Lembro de Julius, um aluno que escrevia contos maduros, muito além de sua idade. Vivendo entre dois lares em conflito, ele zombava de nossas tentativas de fazê-lo “falar sobre seus sentimentos”. Um dia, me disse com amargura: “Não preciso de outro adulto me dizendo que tudo vai melhorar. Preciso de alguém que reconheça que algumas coisas não melhoram – e, mesmo assim, a gente segue.”
A escola pode ser um ponto de apoio, um farol em meio à neblina, mas não um abrigo eterno. Se insistimos em ser o colo que embala todas as dores, em vez de o impulso que lança, acabamos por infantilizar os jovens e empobrecer a própria educação. Educar não é anestesiar, é preparar para o corte da vida.
Outro dia, observei dois alunos tímidos explicando seu projeto de ciências num evento do Ensino Médio. Começaram hesitantes, tropeçando nas palavras, mas, ao final, responderam perguntas com a segurança de quem enfrentou o medo e venceu. Ali estava a verdadeira construção da autoestima: não no tapinha nas costas, mas no suor das mãos que seguravam o microfone.
Émily, aluna do terceiro ano, trabalha nos fins de semana para comprar seus próprios livros. Ela não precisou de sessões de “valorização pessoal”. A força que carrega no olhar veio das escolhas difíceis que já precisou fazer.
Há uma cena que jamais esqueço. Uma professora, emocionada, dizia que certa aluna só encontrava amor dentro da escola. Fiquei calado. Não por indiferença, mas por saber que o afeto escolar, por mais sincero que fosse, não tem força para remendar vazios que nasceram em casa. A escola pode iluminar, sim, mas não substitui a luz que deveria vir do lar.
Hoje, vejo adolescentes se espremendo entre filtros digitais e expectativas desumanas. E lembro daquele menino no espelho. Talvez ele só quisesse saber se ainda era ele mesmo ali refletido. Por isso, minha missão como educador não é lapidar espelhos – é abrir janelas. Mostrar que há um mundo lá fora esperando por quem tem coragem de sair do esconderijo e viver de verdade.
Não, a autoestima não se molda entre quatro paredes. Ela começa quando alguém entende que não precisa ser perfeito para ser inteiro. E é isso que desejo ensinar: que a vida não será fácil, mas pode ser bela. Que não estaremos aqui para salvá-los, mas para caminhar ao lado. E que, mais importante do que oferecer abrigo, é ensinar a construir abrigo próprio.

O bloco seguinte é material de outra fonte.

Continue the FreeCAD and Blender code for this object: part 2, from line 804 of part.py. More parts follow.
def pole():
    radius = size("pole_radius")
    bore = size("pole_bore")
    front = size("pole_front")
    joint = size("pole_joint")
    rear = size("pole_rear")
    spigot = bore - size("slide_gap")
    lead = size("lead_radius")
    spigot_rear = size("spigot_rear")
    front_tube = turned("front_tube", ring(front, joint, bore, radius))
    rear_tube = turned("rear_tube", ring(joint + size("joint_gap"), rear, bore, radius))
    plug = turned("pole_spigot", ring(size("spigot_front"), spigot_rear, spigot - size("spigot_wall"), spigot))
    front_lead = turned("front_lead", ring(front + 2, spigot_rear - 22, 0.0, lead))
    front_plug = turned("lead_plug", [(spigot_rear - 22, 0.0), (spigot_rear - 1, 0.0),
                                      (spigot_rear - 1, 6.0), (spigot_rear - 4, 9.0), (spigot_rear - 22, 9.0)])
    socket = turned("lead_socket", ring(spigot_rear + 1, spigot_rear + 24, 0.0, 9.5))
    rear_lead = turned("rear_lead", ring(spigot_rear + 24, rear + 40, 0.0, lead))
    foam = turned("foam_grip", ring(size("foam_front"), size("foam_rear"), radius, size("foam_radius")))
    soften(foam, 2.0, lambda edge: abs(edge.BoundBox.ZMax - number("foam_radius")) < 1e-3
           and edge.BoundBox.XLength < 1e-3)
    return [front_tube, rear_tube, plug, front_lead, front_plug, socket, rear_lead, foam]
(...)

Porque, no fim, não importa se o autorretrato está bonito. Importa que seja verdadeiro.
Minha crônica é um retrato muito sensível e sociologicamente perspicaz da experiência adolescente e do papel da escola nesse período. Ela nos faz questionar discursos simplistas e olhar para as complexas forças sociais que moldam a identidade e a autoestima dos jovens. Com base nas minhas reflexões, preparei 5 questões discursivas simples:
1. O texto começa com a imagem de um adolescente se olhando no espelho, buscando "ordem na bagunça que sentia por dentro" e questionando "quem sou eu nesse mundo?". Como a Sociologia entende o processo de construção da identidade durante a adolescência, considerando a influência das interações sociais, da autoimagem e das expectativas do grupo?

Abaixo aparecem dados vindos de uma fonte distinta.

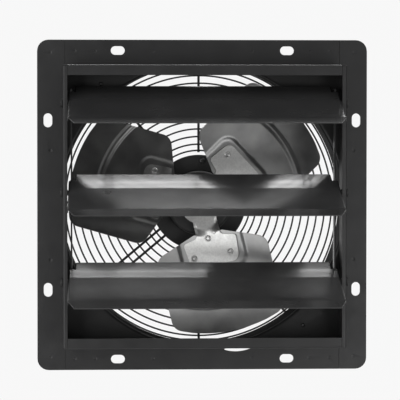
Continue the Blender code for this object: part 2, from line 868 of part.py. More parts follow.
def rivet_places():
    """The three rivets of one arm, each turned to stand square on the blade."""
    spots = [(rivet_inner_radius, 0)]
    for side in (-1, 1):
        angle = side * rivet_outer_angle
        spots.append((rivet_outer_radius * math.cos(angle), rivet_outer_radius * math.sin(angle)))
    places = []
    for along, across in spots:
        step = rivet_shank_radius
        slope_along = (blade_rise(along + step, across) - blade_rise(along - step, across)) / (2 * step)
        slope_across = (blade_rise(along, across + step) - blade_rise(along, across - step)) / (2 * step)
        normal = Vector((-slope_along, -slope_across, 1)).normalized()
        turn = normal.to_track_quat("Z", "Y").to_matrix().to_4x4()
        places.append(Matrix.Translation((along, across, blade_rise(along, across))) @ turn)
    return places


def rivet_mesh():
    """A rivet clinched in the spider: its rear head holds the blade."""
    front = blade_stack + spider_sheet / 4
    head_top = blade_stack + spider_sheet / 2 + rivet_head_height
    back = -blade_sheet / 2 - seat_gap
    crown = rivet_head_radius / 2
    profile = [
        (0, head_top),
        (crown, head_top),
        (rivet_head_radius, head_top - rivet_head_height / 2),
        (rivet_head_radius, front),
        (rivet_shank_radius, front),
        (rivet_shank_radius, back),
        (rivet_head_radius, back),
        (crown, back - rivet_head_height),
        (0, back - rivet_head_height),
    ]
    return turned_mesh(profile, rivet_segments)


def rivet_holes_mesh():
    hole = bar_mesh(rivet_shank_radius + seat_gap, 2 * blade_stack + cut_overrun, -blade_stack - cut_overrun)
    return copies_mesh(hole, rivet_places())


def fan_blades(hub_axis):
    along = Vector((1, 0, 0))
    across = Vector((0, 1, 0))
    cuts = [
        (across, evenly(-leading_reach, trailing_reach, blade_strips)),
        (along, evenly(blade_root_radius, fan_radius, blade_bands)),
    ]
    for index in range(blade_count):
        turn = (0, 0, arm_angle(index))
        arm = add_empty(f"arm_{index + 1}", hub_axis, (0, 0, 0), turn)
        sheet = pressed_sheet([blade_outline()], cuts, blade_rise)
        blade = add_part(f"fan_blade_{index + 1}", sheet, blade_metal, arm)
        solidify(blade, blade_sheet)
        holes = add_cutter(f"fan_blade_{index + 1}_rivet_holes", rivet_holes_mesh(), arm)
        add_boolean(blade, holes, "DIFFERENCE")


def spider_outline():
    neck_start = math.sqrt(spider_disc_radius**2 - neck_half**2)
    side = [
        (neck_start, neck_half, 0),
        (neck_end, neck_half, neck_corner_radius),
        (pad_start, pad_inner_half, neck_corner_radius),
        (pad_end, pad_outer_half, pad_corner_radius),
    ]
    arm = [(along, -across, radius) for along, across, radius in side] + side[::-1]
    corners = []
    for index in range(blade_count):
        for along, across, radius in arm:
            corners.append((*rotated(along, across, arm_angle(index)), radius))
    return rounded_outline(corners)


def rotated(along, across, angle):
    x = along * math.cos(angle) - across * math.sin(angle)
    y = along * math.sin(angle) + across * math.cos(angle)
    return x, y


def fan_spider(hub_axis):
    """The pressed plate that carries the blades on its three arms."""
    bend_end = spider_bend_start + spider_bend_length
    cuts = []
    for index in range(blade_count):
        along = Vector((*rotated(1, 0, arm_angle(index)), 0))
        across = Vector((*rotated(0, 1, arm_angle(index)), 0))
        cuts.append((along, [spider_bend_start, bend_end] + evenly(bend_end, pad_end, spider_bands)))
        cuts.append((across, [0]))
    hub_hole = circle_points((0, 0), hub_boss_radius + seat_gap, motor_segments)
    mesh = pressed_sheet([spider_outline(), hub_hole], cuts, spider_rise)
    spider = add_part("fan_spider", mesh, spider_metal, hub_axis)
    solidify(spider, spider_sheet)
    turns = [Matrix.Rotation(arm_angle(index), 4, "Z") for index in range(blade_count)]
    places = [turn @ place for turn in turns for place in rivet_places()]
    rivets = add_cutter("fan_spider_rivets", copies_mesh(rivet_mesh(), places), hub_axis)
    add_boolean(spider, rivets, "UNION")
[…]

2. A crônica descreve a escola como um "palco improvisado" para a construção de identidades e discute o papel dos professores e projetos. Como a Sociologia da Educação analisa a escola como um espaço de socialização fundamental para os adolescentes, capaz de influenciar sua autoimagem e relações sociais, mas também sujeito a limitações?
3. O narrador menciona os "ventos fortes que sopram de fora", como "redes sociais implacáveis, padrões inalcançáveis de beleza" e "famílias desajustadas". De que forma as pressões sociais externas ao ambiente escolar, transmitidas pela mídia, família e pares, impactam a autoestima e o bem-estar emocional dos adolescentes na sociedade contemporânea?

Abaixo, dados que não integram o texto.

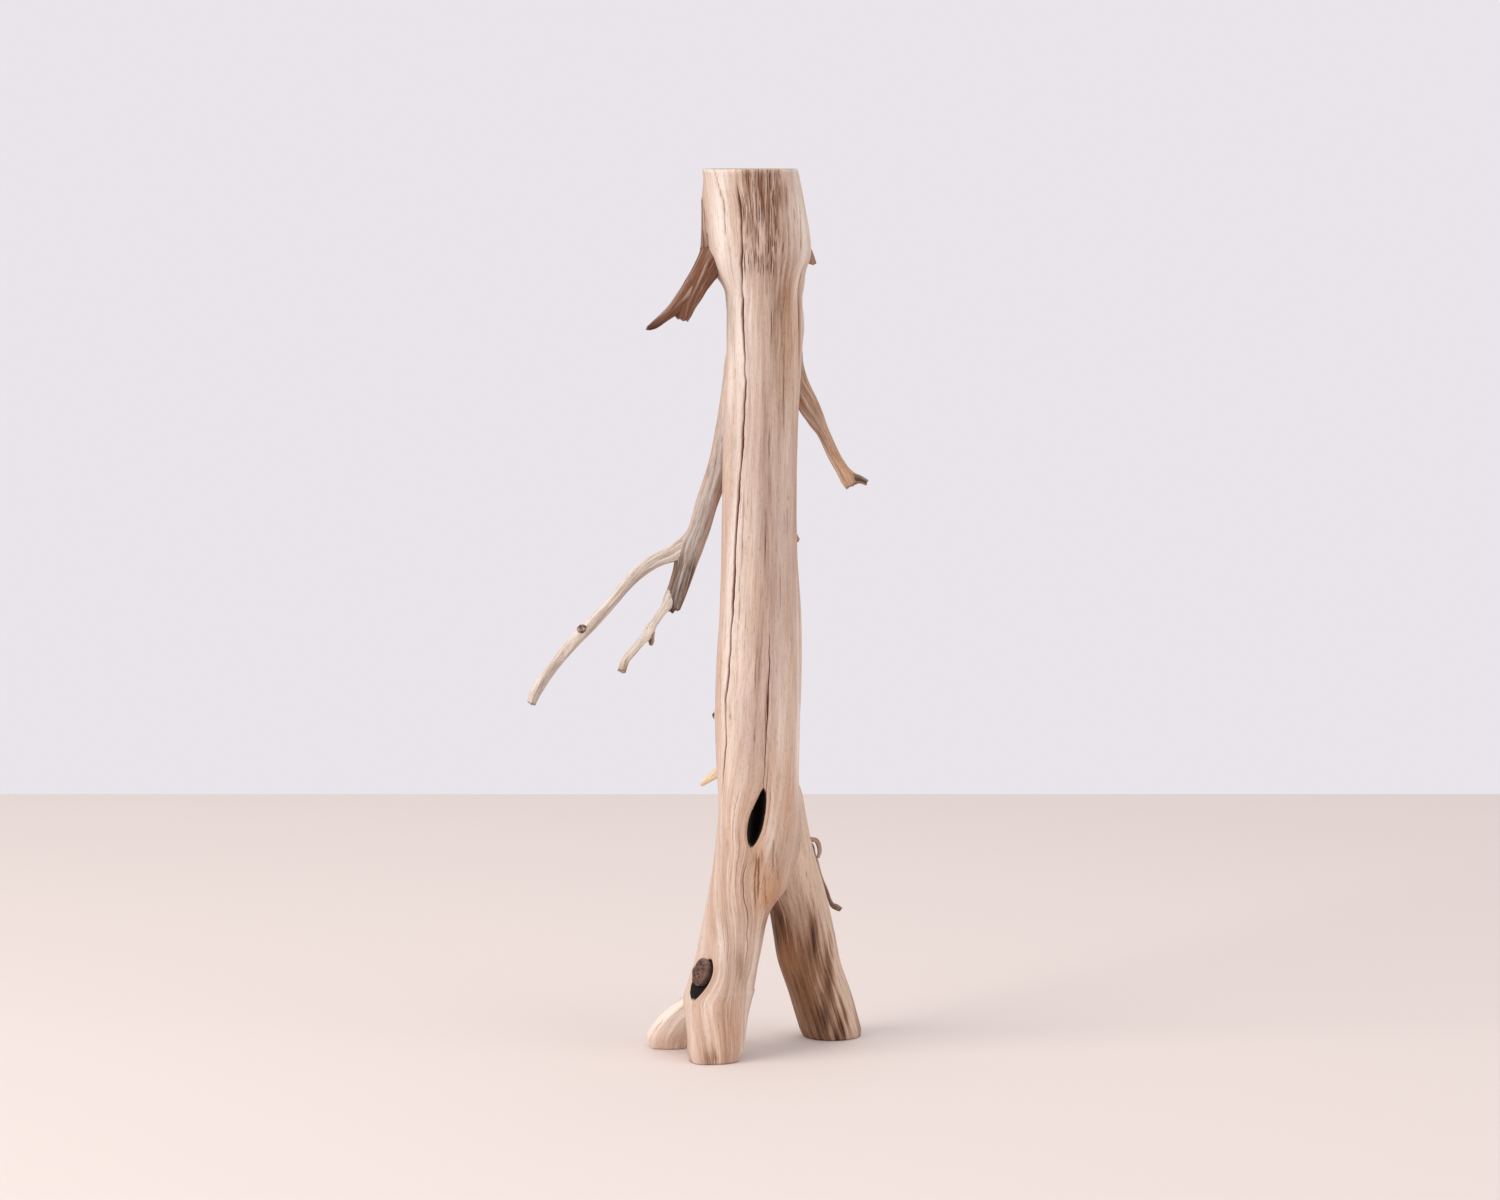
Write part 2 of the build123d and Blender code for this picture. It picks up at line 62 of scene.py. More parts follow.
MM = 0.001
FIGURE_HEIGHT = 380.0
CROTCH_HEIGHT = 66.0
DEPTH_RATIO = 0.94
BACK_LEAN = 4.0
FLUTE_DEPTH = 0.35
FRONT, BACK = -90.0, 90.0
SAWN_TOP = (-2.8, 4.0, FIGURE_HEIGHT)
mounts = {mount["name"]: mount for mount in frame["record"]["mounts"]}
STEM_ORIGIN = np.array(mounts["top_face"]["pos_m"]) / MM - np.array(SAWN_TOP)


# -------- curves and random fields

def smooth(stations, at):
    """Smooth curve through stations (position, values...), read at many positions."""
    table = np.array(stations, float)
    places, values = table[:, 0], table[:, 1:]
    at = np.clip(np.atleast_1d(at), places[0], places[-1])
    i = np.clip(np.searchsorted(places, at, side="right") - 1, 0, len(places) - 2)
    slopes = np.empty_like(values)
    slopes[1:-1] = (values[2:] - values[:-2]) / (places[2:] - places[:-2])[:, None]
    slopes[0] = (values[1] - values[0]) / (places[1] - places[0])
    slopes[-1] = (values[-1] - values[-2]) / (places[-1] - places[-2])
    step = (places[i + 1] - places[i])[:, None]
    share = (at - places[i])[:, None] / step
    rise = values[i + 1] - values[i]
    bend_in = slopes[i] * step - rise
    bend_out = rise - slopes[i + 1] * step
    return values[i] + share * rise + share * (1 - share) * ((1 - share) * bend_in + share * bend_out)


HASH_X, HASH_Y, HASH_Z, HASH_SEED = 73856093, 19349663, 83492791, 9176213
HASH_FIRST, HASH_SECOND = 1274126177, 668265263
HASH_RANGE = 0x7FFFFFFF


def lumps(x, y, z, seed):
    """Soft random field in -1..1 with lumps about one unit across."""
    points = np.stack(np.broadcast_arrays(x, y, z), axis=-1).astype(float)
    cell = np.floor(points).astype(np.int64)
    part = points - cell
    part = part * part * (3 - 2 * part)
    total = 0.0
    for corner in range(8):
        offset = np.array([corner & 1, corner >> 1 & 1, corner >> 2])
        at = cell + offset
        key = at[..., 0] * HASH_X ^ at[..., 1] * HASH_Y ^ at[..., 2] * HASH_Z ^ seed * HASH_SEED
        key = ((key ^ (key >> 13)) * HASH_FIRST) & HASH_RANGE
        key = ((key ^ (key >> 15)) * HASH_SECOND) & HASH_RANGE
        weight = np.prod(np.where(offset == 1, part, 1 - part), axis=-1)
        total = total + weight * (key / (HASH_RANGE / 2) - 1)
    return total


def bell(distance, reach):
    return np.exp(-(distance / reach) ** 2)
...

4. O texto sugere que a verdadeira autoestima nasce do "enfrentamento" de desafios e não de "elogios fáceis". Como a Sociologia compreende a resiliência — a capacidade de lidar e superar adversidades — e qual o papel do apoio social (vindo de diferentes fontes, incluindo a escola) no desenvolvimento dessa capacidade nos jovens?
5. A crônica critica a ideia de que "bastam dinâmicas afetivas" na escola para resolver problemas complexos. Como a Sociologia analisa as abordagens que tendem a individualizar ou simplificar soluções para desafios sociais complexos que, muitas vezes, têm raízes em questões estruturais e sistêmicas?